Table 2 shows the loadings that have the most influence in the groupings of the carbide-ripened and naturally ripened samples based on Raman bands for S, C2H2, Ca(OH)2, and PH3. For sulfur, the Raman active peaks indicated by features at approximately 225 cm−1 and 478 cm−1 were strongly associated with the carbide-ripened samples in the negative PC1 and positive PC1, respectively (see Fig. 4a and b). The peak at 225 cm−1 can be attributed to symmetric S–S bending, whereas the one at 478 cm−1 represents the ν(S–S) cross-ring stretching vibration mode of sulfur molecules that exist as puckered rings [29]. For acetylene, the peak centered at approximately 626 cm−1 is responsible for the clustering of the carbide-ripened samples in negative PC1 (see Fig. 4c). This is in contrast to the previously reported peak at 612 cm−1, which, while causing the (C-H) out-of-plane bending mode of acetyl molecules, is very weak [31]. The peak responsible for carbide-ripened samples in the negative PC1 for calcium hydroxyl (see Fig. 4d) is centered around 780 cm−1. This peak can be attributed to the asymmetric bending vibration of the hydroxyl molecule (O–H) [30]. Finally, the peaks indicated by features at approximately 979 cm−1 and 1115 cm−1 for phosphine may be responsible for the clustering of carbide-ripened samples in the positive PC1 and negative PC1, respectively (see Fig. 4e and f). The peak at 1115 cm−1 represents the asymmetric bending mode, whereas the peak at 979 cm−1 can be attributed to the out-of-plane bending mode of the non-polar covalent bonds of phosphine molecules [28].

Table 2 Ten most influential wave-shifts in the fingerprint regions of sulfur, acetylene, calcium hydroxide, and phosphine molecules on PC1 loadings

As shown in Table 3, the sulfur fingerprint region (450–500), followed by calcium hydroxide and phosphine (950–1000), provided the best discrimination of the LRS in the clusters indicated on the score plots (see Fig. 4). The good results for sulfur (accuracy = 94%, kappa = 0.87) can be attributed to its relatively high abundance in the calcium carbide production process when compared to other impurities [9]. The poor results for acetylene (accuracy = 59%, kappa = 0.23) can be attributed to its weak Raman active mode in the 600–650 cm−1 wave-shift region [31].
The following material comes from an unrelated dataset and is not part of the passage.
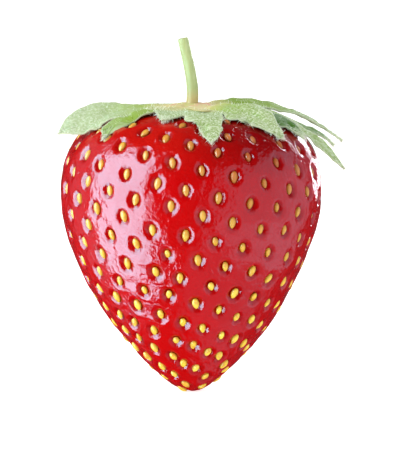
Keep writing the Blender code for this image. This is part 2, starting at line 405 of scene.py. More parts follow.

Table 3 Confusion matrix for evaluating PCA score plot groupings data (excluding the outliers)

4 Conclusions

In this study, the use of a novel chemometric-assisted laser Raman spectroscopy method for the direct, rapid, and simultaneous screening of sulfur, acetylene, calcium hydroxide, and phosphine molecules in carbide-ripened bananas was evaluated. It has been shown that method can be used to detect the presence of multiple chemical additives on fruits simultaneously without special preparation. Furthermore, this method has the potential to overcome the limitations of traditional Raman spectroscopy in the analysis of complex biological samples that are noisy and without properly defined peaks. Compared with acetylene, calcium hydroxide, and phosphine, the sulfur fingerprint region (450–500 cm−1) was more accurate (accuracy = 94%, kappa = 0.8) in the discrimination of naturally and carbide-ripened banana samples. In addition to the information deduced from the peaks responsible for the various clusters in the PCA scores plot, a new set of fewer variables (PCs) was obtained, which could be used as inputs in machine learning algorithms for future quantitative studies. Currently, portable handheld Raman devices are capable of recording reliable and repeatable spectra in this application. It is envisioned that the method presented in this work can be extended for use not only in the laboratory but also for on-site measurements.